Rob: NONE. I have no life any more. Workaholic and father of two in 2013!
IL: Who is your hero, and why? (Indie scene? Generally?)
Rob: Are there any heros in the gaming industry?
IL: What do you want to be doing in 5 years time?
Rob: Running my own honest company from a sunny, sandy beach haha
IL: What is your core development philosophy?
Rob: No nonsense, knuckle down, no excuses, do it yourself and don’t be a shadow (Dont make Angry Budgies!)
IL: Care to share any pearls of wisdom for other devs and artists trying to make games?
Rob: Listen and learn. Always use paper first with ideas. Don’t design a game around fancy tech or tools. Design first then learn what you need to.

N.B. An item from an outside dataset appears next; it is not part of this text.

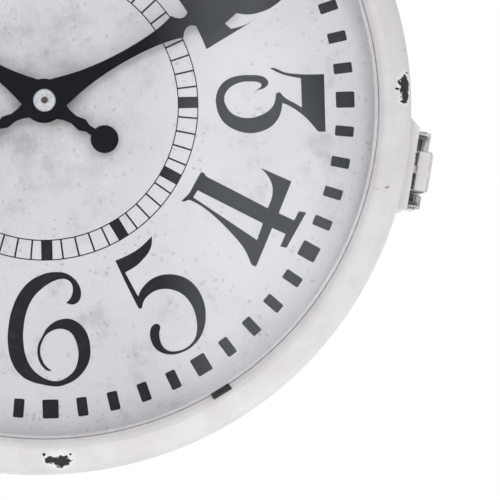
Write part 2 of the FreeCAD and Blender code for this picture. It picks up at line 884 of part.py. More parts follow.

IL: What about your thoughts on the current state of Indie Gaming? And its future?
Rob: It’s big. It’s still growing. It all depends in how easy the console makers make it for developers. The Apple App store has only done so well because anyone can create an app. You dont need to spend thousands on a devkit. I think it’s great that now real indie development is happening. You get the strange and bizarre out there. Something which hasnt really been around for a few years since all the companies got swallowed up by the big corporations who only want to stick to safe franchises, which is a shame but I really do hope that indie developers who are currently restricted to tablets and phones can soon create original games for the big consoles. I just hope there is more quality control on all stores as there way to much crap out there!
IL: What does the future hold for you?
Rob: Some growth is sure. How much I do not know. Luck plays a small part in how much that is!
So there you have it. Rob is awesome, and everyone should go and buy his cool retro games.